Writs of assistance: general search warrants that allowed British officials to search for smuggled goods.
Restrictions on trade: Navigation Acts limited colonial trade with other nations.
Growing Colonial Unity:
Committees of Correspondence: organized by colonial leaders to communicate grievances and coordinate resistance efforts.
Stamp Act Congress: representatives from nine colonies met to protest the Stamp Act.
Continental Congress: delegates from all thirteen colonies met to discuss a unified response to British policies.
Key Events:
Boston Massacre (1770): British soldiers fired on a crowd of colonists, killing several.
Boston Tea Party (1773): colonists dumped tea into Boston Harbor to protest the Tea Act.
Intolerable Acts (1774): series of punitive laws passed by British Parliament in response to the Boston Tea Party.
American Revolution:
Declaration of Independence (1776): declared that the thirteen American colonies were independent of Great Britain and asserted the principles of natural rights, equality, and self-government.
Revolutionary War (1775-1783): Fought between Great Britain and the American colonies.
Treaty of Paris (1783): Officially ended the Revolutionary War.
Formation of a New Nation:
Articles of Confederation: The first government established by the newly independent states.
Constitutional Convention (1787): Delegates met to revise the Articles of Confederation.
Constitution of the United States: Established a federal system of government with three branches.
Bill of Rights: The first ten amendments to the Constitution, protecting individual rights and liberties.
Impact on Society:
Rise of democracy and republicanism.
Greater emphasis on equality and individual freedom.

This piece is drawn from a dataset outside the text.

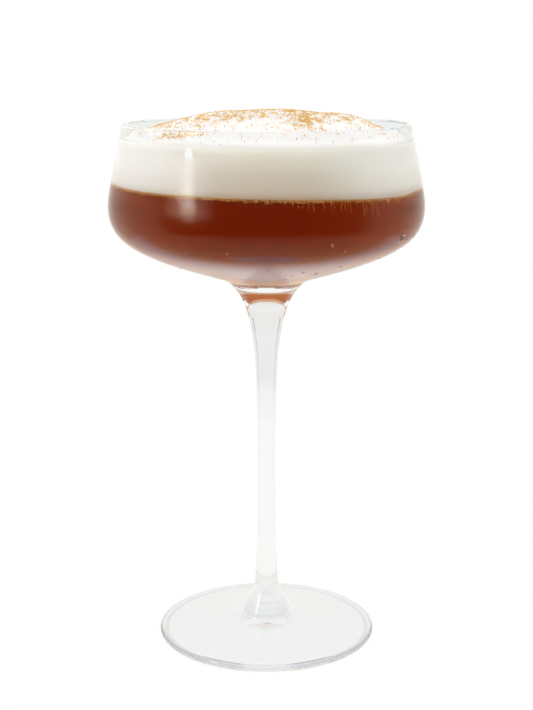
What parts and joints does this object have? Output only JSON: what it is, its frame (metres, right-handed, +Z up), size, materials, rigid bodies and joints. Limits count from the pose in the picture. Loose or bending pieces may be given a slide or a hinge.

Challenges to slavery and discrimination.
Influence on the World:
Inspired other revolutionary movements around the world.
Model for democratic governments and constitutions.
Legacy of freedom and self-determination. By understanding these competing directions and their dramatic convergence in the late 18th century, we gain critical insight into the unique combination of social, economic, and political factors that contributed to the birth of the United States of America.